An elephant may never forget, but they do cry. Believe it. I have seen it. On national geographic, a herd of elephants circled around the body of a young, tears streaming down their temples. Dust mixing with salt water in the ridges of their wrinkled tough skin.

If an elephant cries, what about an old woman?

Has this woman ever cried for the failed hope of each new beginning that brings false promises? At the disappointment of words like communism, commercialism, pan-africanism? But are these words part of her vocabulary or mine?

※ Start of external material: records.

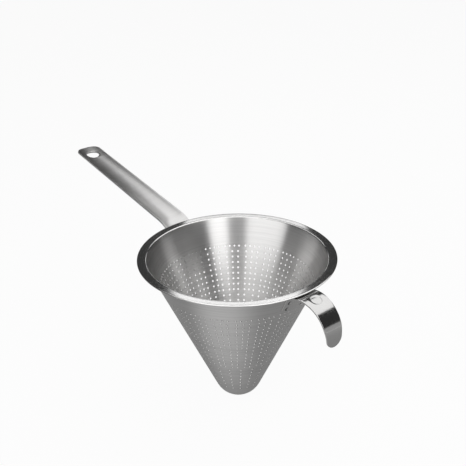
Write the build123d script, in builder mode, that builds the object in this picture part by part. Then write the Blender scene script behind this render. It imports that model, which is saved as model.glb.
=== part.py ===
"""Chinois strainer: perforated conical bowl, trough handle and pot hook, all in sheet steel.

Millimetres and degrees. The bowl's axis is Z, the rim's top face lies at Z = 0, the handle
points along -X and the hook along +X.
"""

import os
from math import asin, atan2, cos, degrees, hypot, radians, sin, sqrt, tan

from build123d import *

# Bowl
rim_diameter = 200.0
flange_width = 8.0
bowl_depth = 165.5
tip_radius = 26.0
bowl_sheet = 1.0
rim_bend_radius = 2.0

# The bowl's holes: the real ones are round, in 22 rows, here 9 rows of square ones keep the mesh
# small. Each segment's rows have three holes at the top, then two, then one
bowl_segments = 22
segment_columns = 3
first_segment_azimuth = -2.65
hole_size = 2.0
hole_sides = 4
rows_of_three = 4
rows_of_two = 2
rows_of_one = 3
first_row_depth = 29.3
last_row_margin = 6.5

# Handle: its length, height and width start where its upper edges pass over the rim
handle_azimuth = 180.0
handle_sheet = 2.0
handle_width_at_rim = 30.7
handle_width_at_end = 28.4
handle_length = 194.0
handle_tilt = 10.1
handle_height_at_rim = 1.1
handle_trough_depth = 3.0
handle_corner_radius = 12.6
handle_bend_radius = 48.0
handle_foot_depth = 48.0
hanging_hole_diameter = 15.0
hanging_hole_margin = 19.0

# Hook: its height is that of its upper face, and its run and disc start at the rim
hook_azimuth = 0.0
hook_sheet = 1.5
hook_width_at_foot = 27.4
hook_width_at_curve = 21.5
hook_width_at_end = 18.8
hook_tilt = 8.0
hook_height_at_rim = -1.8
hook_root_radius = 3.5
hook_run = 2.2
hook_curve_radius = 31.3
hook_foot_depth = 27.0
hook_tongue_depth = 40.0
disc_diameter = 11.6
disc_offset = 12.5
disc_recess = 0.3

# Feet and their welds
foot_corner_radius = 5.0
root_stations = 5
seat_bite = 0.15
weld_diameter = 5.0
weld_sides = 12
weld_dimple = 0.3
handle_weld_spacing = 15.0
handle_weld_step = 11.0
handle_weld_depth = 38.0
hook_weld_spacing = 13.0
hook_weld_step = 9.0
hook_weld_depth = 17.0
overrun = 6.0

# Flat faces round the rim's bend and down the round tip
bend_flats = 3
nose_flats = 6

rim_radius = rim_diameter / 2
mouth_radius = rim_radius - flange_width

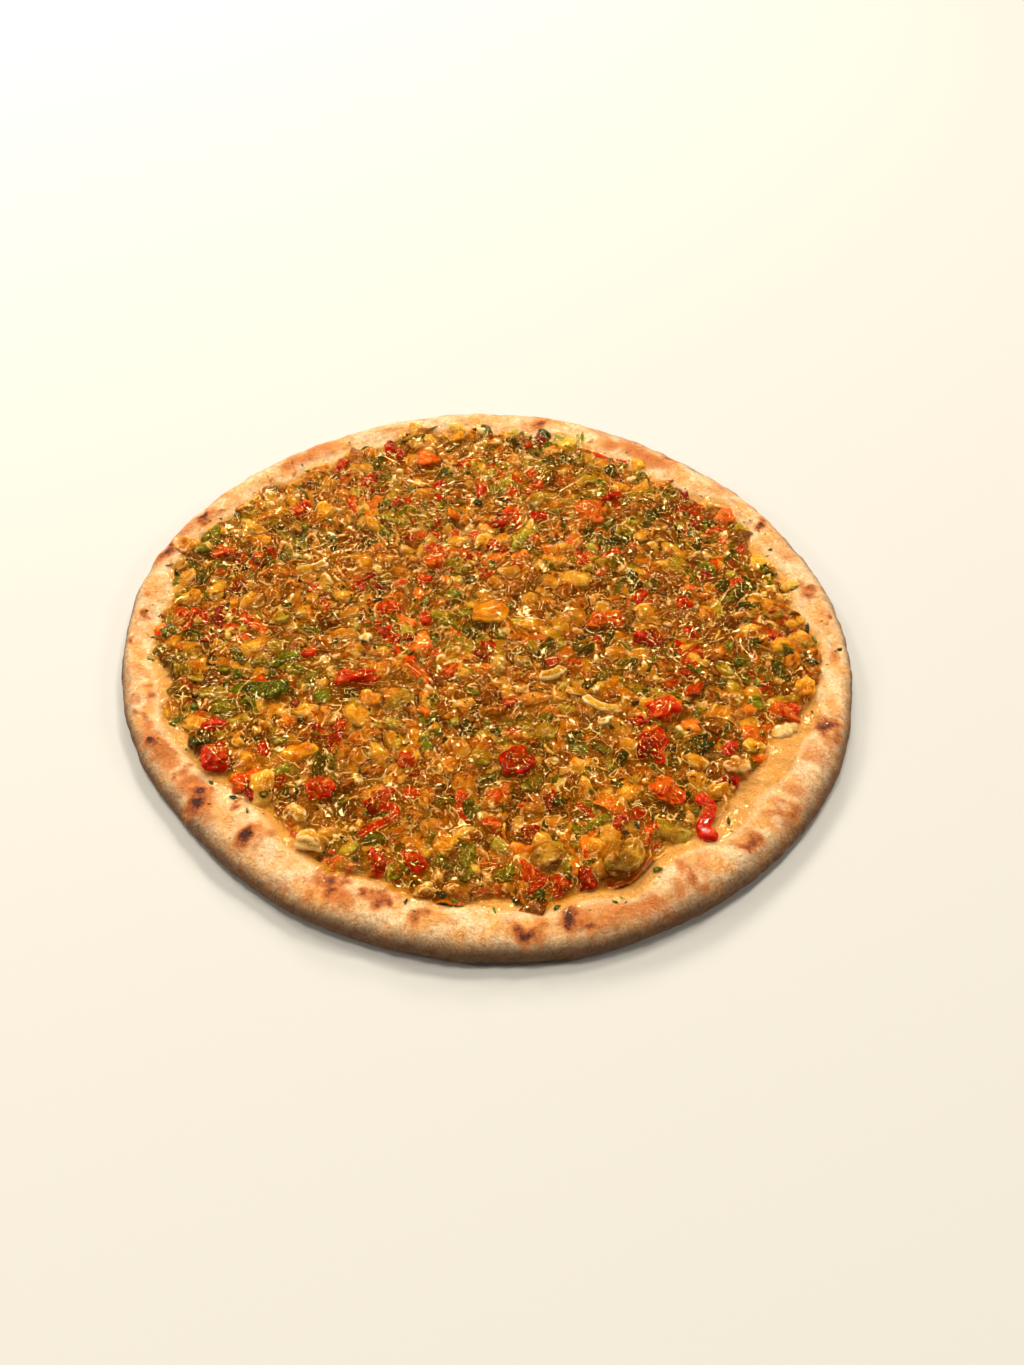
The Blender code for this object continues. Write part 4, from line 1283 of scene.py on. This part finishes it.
studio = {
    "floor": rgb(200, 198, 193),
    "world": 0.025,  # strength of the even light
    "horizon": rgb(238, 229, 213),  # seen by the camera alone
    "warmth": (1.0, 0.935, 0.82),
    # from where, how wide in degrees, strength and whether it shows in wet surfaces
    "suns": {
        "top": ((-0.10, 0.32, 0.85), 50, 0.72, False),
        "key": ((0.34, 0.56, 0.68), 10, 1.47, True),
    },
    # place and size in metres and power in watts, for the glints
    "lamps": {
        "back": ((-0.12, 1.56, 1.00), 0.44, 15.0),
        "backLeft": ((-1.00, 1.04, 1.10), 0.44, 15.0),
        "left": ((-1.48, -0.10, 0.92), 0.36, 7.0),
        "right": ((1.44, 0.00, 0.96), 0.36, 7.0),
        "over": ((-0.24, 0.24, 1.90), 0.44, 14.0),
        "front": ((0.20, -1.20, 1.44), 0.32, 1.4),
    },
    # place in mm, degrees down from level, and focal length as a share of the picture's height
    "camera": ((9.937, -300.203, 319.462), 49.018, 1110 / 1365),
}


def addLight(name, light, place, shows=True):
    light.color = studio["warmth"]
    lamp = newObject(name, light)
    lamp.location = place
    lamp.visible_glossy = shows
    lamp.rotation_euler = Vector(place).to_track_quat("Z", "Y").to_euler()


def makeStudio():
    f = Finish("floorPaint")
    finish = f.done(f.shader(studio["floor"], 1.0, **{"Specular IOR Level": 0.0}))
    far, under = 6000.0, -0.02
    corners = np.array([(-far, -far, under), (far, -far, under), (far, far, under), (-far, far, under)])
    newPiece("floor", corners, [(0, 1, 2, 3)], finish)
    world = bpy.data.worlds.new("studio")
    world.use_nodes = True
    world.node_tree.nodes.clear()
    g = Graph(world.node_tree)
    soft = g.node("ShaderNodeBackground", None, {"Color": (1, 1, 1, 1), "Strength": studio["world"]})
    pale = g.node("ShaderNodeBackground", None, {"Color": studio["horizon"]})
    seen = g.node("ShaderNodeLightPath").other("Is Camera Ray")
    g.node("ShaderNodeOutputWorld", None, {"Surface": g.blend(seen, soft, pale)})
    bpy.context.scene.world = world
    for name, (place, wide, strength, shows) in studio["suns"].items():
        light = bpy.data.lights.new(name, "SUN")
        light.angle = math.radians(wide)
        light.energy = strength
        addLight(name, light, place, shows)
    for name, (place, size, power) in studio["lamps"].items():
        light = bpy.data.lights.new(name, "AREA")
        light.shape = "DISK"
        light.size = size
        light.energy = power
        addLight(name, light, place)


def makeCamera():
    place, down, focal = studio["camera"]
    camera = bpy.data.cameras.new("camera")
    camera.sensor_width = 36
    camera.lens = focal * camera.sensor_width
    camera.clip_start, camera.clip_end = 0.01, 20
    item = newObject("camera", camera)
    item.location = Vector(place) * mm + Vector(shift) * mm
    item.rotation_euler = (math.radians(90 - down), 0, 0)
    bpy.context.scene.camera = item


makeStudio()
makeCamera()
bpy.context.scene.view_settings.view_transform = "Standard"
print("studio ready")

Maybe this woman remembers, maybe she has not cried. But I have cried and I have forgotten.

I don’t remember.

I don’t remember that as I kneel in front of a woman I have labelled as poor, food insecure and unhealthy, that these labels are my own. Not hers. That I have played a role in her history and in shaping the world that she lives in. The oppression from which I am trying to save her is, in fact, my own.

I don’t remember.

When the new fad, like empowerment or private sector development comes in, I forget about our old structural adjustment programs that left countries with labels like highly indebted poor country. I forget about sterilisation programmes that took away the opportunity to experience one of life’s greatest gifts.

Just because our minds are our own tabula rasa does not mean that we work with a blank slate. This old woman is not a blank slate put here in front of me to fulfill my desire to help and save.  Because I have forgotten, I don’t see past labels like indebted and disempowered that lie underneath the new one I have stamped myself, unmet potential.

As I kneel in front of this grandmother I forget all that past. I am fresh, new, the first of my kind, here to change things.

If an elephant never forgets, what about an old woman?

I wonder if I sit next to her on this bench looking out at the children playing, mothers pounding and sisters washing, if I sit here for long enough, how much of her story she will share. How much her lifetime remembers.



  1. Wow Mir these are really beautiful, thoughtful pieces. Definitely able to relate to both of them very much. Thanks for sharing!